State-backed GOCC debt down by 12% in ’12
MANILA, Philippines—Outstanding guaranteed debt of the government declined in 2012 due mainly to loan payments made by the borrowing state-owned entities and the appreciation of the peso.
Data from the Bureau of the Treasury showed that outstanding guaranteed liabilities amounted to P502.06 billion by the end of 2012, down by 12 percent from P573.37 billion in the same period in the previous year.
Guaranteed obligations of the government are loans secured by government-owned and –controlled corporations that tap guarantee support from the state to get lower borrowing costs. These obligations are added to government’s own debt stock, currently at over P5 trillion, in case the borrowing entities default.
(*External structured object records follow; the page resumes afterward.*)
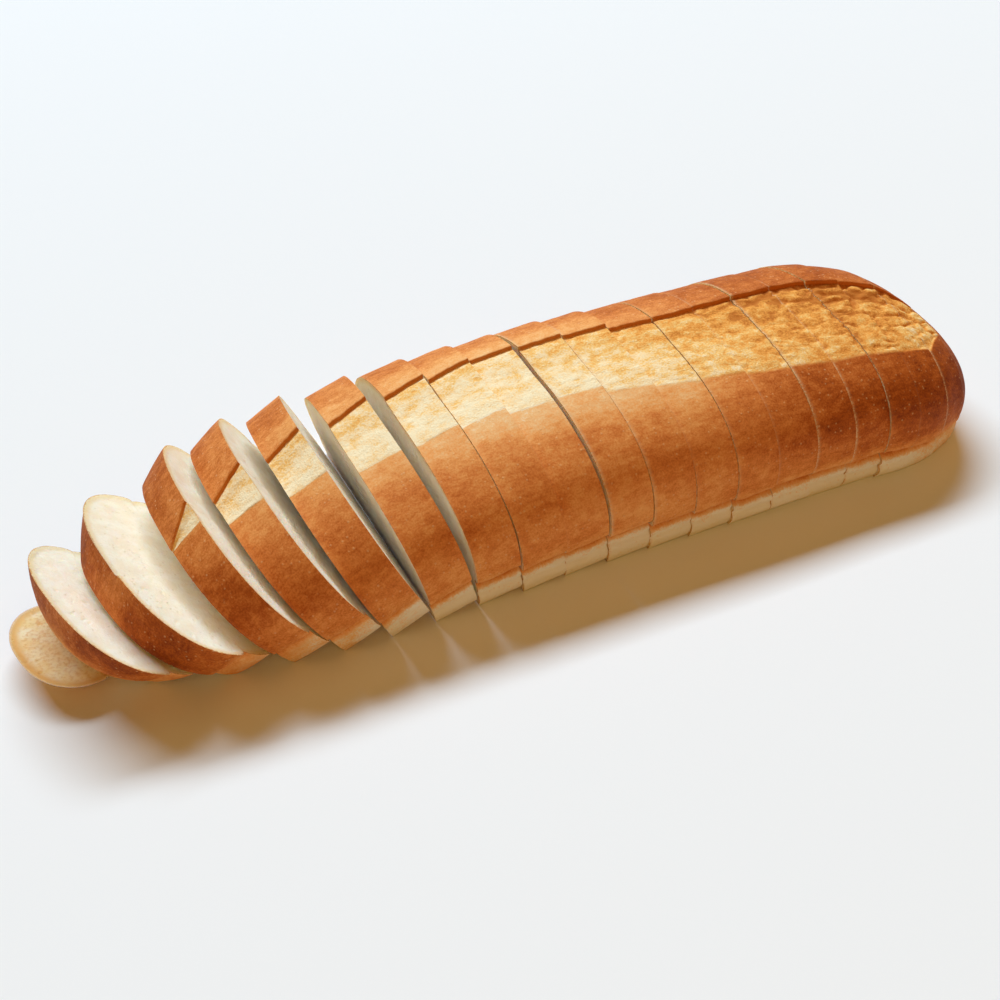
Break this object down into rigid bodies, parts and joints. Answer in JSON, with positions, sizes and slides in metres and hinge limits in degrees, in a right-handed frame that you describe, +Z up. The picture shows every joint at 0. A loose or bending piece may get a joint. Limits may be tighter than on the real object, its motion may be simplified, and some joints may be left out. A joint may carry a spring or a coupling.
{
  "type": "sliced bread loaf",
  "caption": "Long sliced white bread loaf with a smooth browned crust, a torn pale band along the top and the slices at one end fallen over in a fan.",
  "frame": {"origin": "middle of the loaf's box in plan, on the surface that the loaf rests on", "axes": "+X along the loaf from the fallen slices to the whole end, +Y to the loaf's back, +Z up"},
  "size_m": [0.3964, 0.1174, 0.0566],
  "materials": {
    "slice_01": "browned bread crust with pale crumb on the cut faces, matt",
    "slice_02": "browned bread crust with pale crumb on the cut faces, matt",
    "slice_03": "browned bread crust with pale crumb on the cut faces, matt",
    "slice_04": "browned bread crust with pale crumb on the cut faces, matt",
    "slice_05": "browned bread crust with pale crumb on the cut faces, matt",
    "slice_06": "browned bread crust with pale crumb on the cut faces, matt",
    "slice_07": "browned bread crust with pale crumb on the cut faces, matt",
    "slice_08": "browned bread crust with pale crumb on the cut faces, matt",
    "slice_09": "browned bread crust with pale crumb on the cut faces, matt",
    "slice_10": "browned bread crust with pale crumb on the cut faces, matt",
    "slice_11": "browned bread crust with pale crumb on the cut faces, matt",
    "slice_12": "browned bread crust with pale crumb on the cut faces, matt",
    "slice_13": "browned bread crust with pale crumb on the cut faces, matt",
    "slice_14": "browned bread crust with pale crumb on the cut faces, matt",
    "slice_15": "browned bread crust with pale crumb on the cut faces, matt",
    "slice_16": "browned bread crust with pale crumb on the cut faces, matt",
    "slice_17": "browned bread crust with pale crumb on the cut faces, matt",
    "slice_18": "browned bread crust with pale crumb on the cut faces, matt",
    "slice_19": "browned bread crust with pale crumb on the cut faces, matt",
    "slice_20": "browned bread crust with pale crumb on the cut faces, matt",
    "slice_21": "browned bread crust with pale crumb on the cut faces, matt"
  },
  "bodies": {
    "root": {"slice_01": "slice_01", "slice_02": "slice_02", "slice_03": "slice_03", "slice_04": "slice_04", "slice_05": "slice_05", "slice_06": "slice_06", "slice_07": "slice_07", "slice_08": "slice_08", "slice_09": "slice_09", "slice_10": "slice_10", "slice_11": "slice_11", "slice_12": "slice_12", "slice_13": "slice_13", "slice_14": "slice_14", "slice_15": "slice_15", "slice_16": "slice_16", "slice_17": "slice_17", "slice_18": "slice_18", "slice_19": "slice_19", "slice_20": "slice_20", "slice_21": "slice_21"}
  },
  "joints": []
}
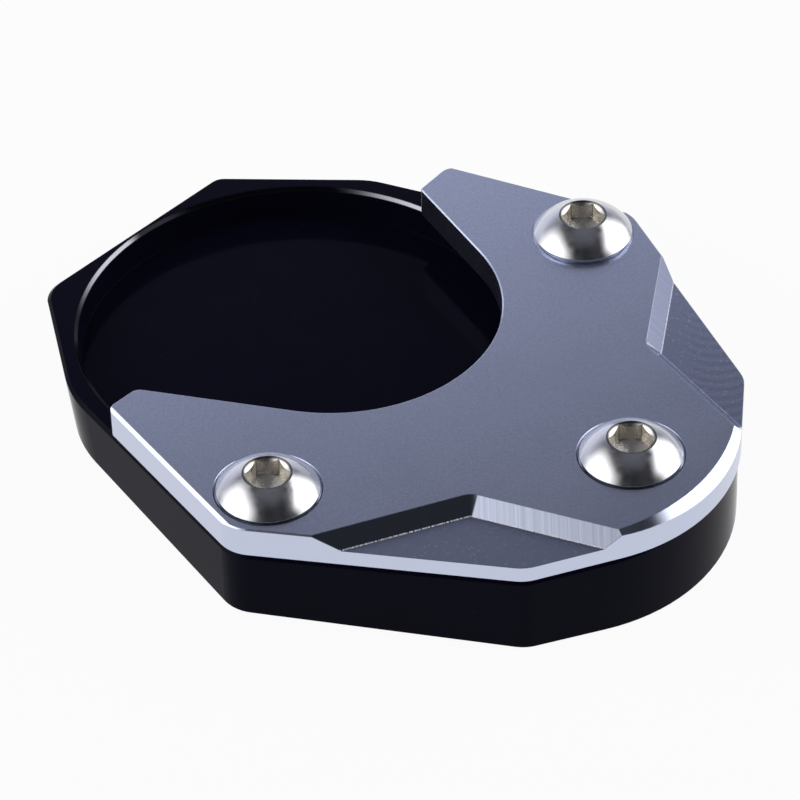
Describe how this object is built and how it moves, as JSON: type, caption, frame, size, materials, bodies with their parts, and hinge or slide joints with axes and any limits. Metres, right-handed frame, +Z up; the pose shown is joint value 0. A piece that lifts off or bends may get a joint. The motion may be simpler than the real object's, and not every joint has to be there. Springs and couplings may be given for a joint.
{
  "type": "kickstand foot enlarger",
  "caption": "Side-stand foot enlarger: a wedge-shaped black pan with a round pocket and a C-shaped silver clamp plate held by button-head screws.",
  "frame": {"origin": "point on the flat underside, between the two arm screws and midway between the outer sides of the arms", "axes": "+X along the body from the pan's heel to the rounded toe, +Y to the rear arm, +Z up out of the underside; the deck that carries the plate rises 2.6 degrees toward +X"},
  "size_m": [0.0769, 0.0642, 0.0145],
  "materials": {
    "black_anodised": "gloss black anodised",
    "silver_anodised": "fine satin, anodised",
    "stainless": "polished"
  },
  "bodies": {
    "root": {"base_pan": "black_anodised", "clamp_plate": "silver_anodised", "screw_front": "stainless", "screw_rear": "stainless", "screw_toe": "stainless"}
  },
  "joints": []
}
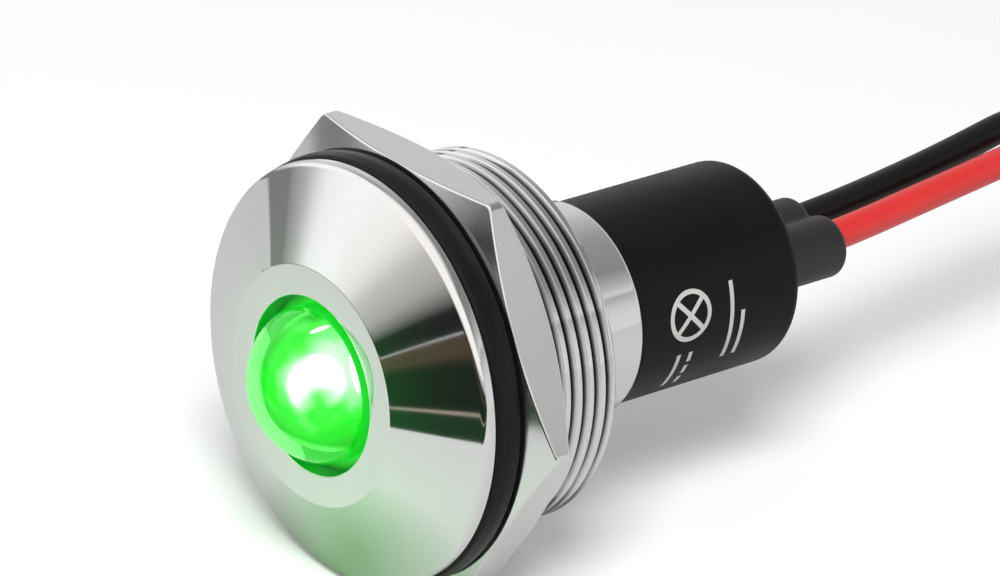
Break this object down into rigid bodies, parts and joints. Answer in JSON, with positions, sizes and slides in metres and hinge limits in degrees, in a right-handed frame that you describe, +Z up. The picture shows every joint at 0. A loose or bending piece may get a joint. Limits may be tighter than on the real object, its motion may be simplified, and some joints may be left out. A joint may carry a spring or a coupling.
{
  "type": "panel pilot light",
  "caption": "Round steel panel pilot light with a clear dome lens, threaded barrel, gasket, hexagon nut, sleeved rear and two coloured leads.",
  "frame": {"origin": "on the lamp's axis, in the plane where the gasket meets the front of the panel", "axes": "+Y along the lamp's axis from the dome to the leads, +Z up, with the lamp lying on the lower flat of its nut"},
  "size_m": [0.0286, 0.0907, 0.022],
  "materials": {
    "housing_steel": "polished turned stainless steel",
    "nut_steel": "smooth machined stainless steel",
    "gasket_rubber": "satin black rubber",
    "lens_clear": "clear polished dome",
    "seal_rubber": "soft black rubber",
    "cup_white": "matt white moulded plastic",
    "board_white": "white solder mask",
    "package_ceramic": "pale ceramic",
    "chip_lit": "lit green",
    "drop_clear": "clear cast resin",
    "carrier_black": "matt black moulded plastic",
    "board_green": "green solder mask",
    "tinned_copper": "bright tinned copper",
    "solder": "bright solder",
    "resistor_black": "matt black body",
    "diode_glass": "dark glazed body",
    "plug_black": "matt black moulded plastic",
    "sleeve_black": "matt black shrunk tube",
    "boot_black": "satin black rubber",
    "wire_red": "satin red insulation",
    "wire_black": "satin black insulation",
    "tie_black": "matt black strap"
  },
  "bodies": {
    "lamp": {"bezel_housing": "housing_steel", "panel_gasket": "gasket_rubber", "lens": "lens_clear", "lens_seal": "seal_rubber", "reflector_cup": "cup_white", "led_board": "board_white", "led_package": "package_ceramic", "led_chips": "chip_lit", "led_drop": "drop_clear", "carrier_tube": "carrier_black", "driver_board": "board_green", "led_lead_positive": "tinned_copper", "led_lead_negative": "tinned_copper", "solder_joints": "solder", "series_resistor": "resistor_black", "polarity_diode": "diode_glass", "rear_plug": "plug_black", "heat_shrink_sleeve": "sleeve_black", "wire_boot": "boot_black", "red_wire": "wire_red", "black_wire": "wire_black", "red_coil": "wire_red", "black_coil": "wire_black", "red_wire_tip": "tinned_copper", "black_wire_tip": "tinned_copper", "coil_tie": "tie_black"},
    "nut": {"hex_nut": "nut_steel"}
  },
  "joints": [
    {"name": "nut_travel", "type": "slide", "parent": "lamp", "child": "nut", "axis": [0, 1, 0], "range_m": [0, 0.0045]}
  ]
}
Government officials said the rise of the peso last year was beneficial for the government and state-owned firms as this helped reduce the cost of foreign currency-denominated liabilities.
The peso, which ended 2012 at 41.05:$1, appreciated by nearly 7 percent against the greenback last year to become one of the fastest rising currencies.
Officials likewise said the government and state-owned firms last year benefited from the low interest rate environment, which allowed them to secure loans at a lower price.
The Bangko Sentral ng Pilipinas earlier reported that spreads on Philippine debt papers, measured in terms of the JP Morgam Emerging Market Bond Index (EMBI), fell to an average of 175 basis points last year from 196 basis points in 2011.
EMBI is the extra yield demanded by investors for choosing to buy Philippine debt securities instead of US treasuries.
The peso’s appreciation and the decline in spreads on Philippine debt papers were credited to improved outlook on the country’s creditworthiness, as manifested by the upgrades in the credit ratings last year.
Moody’s Investors Service and Standard & Poor’s last year upgraded their ratings on the Philippines from two notches to just one notch below investment grade.
Further declines in interest rates is expected following the country’s attainment of its first-ever investment grade from a major international credit-rating agency. Fitch Ratings last month raised its rating on the Philippines from BB+ to BBB-.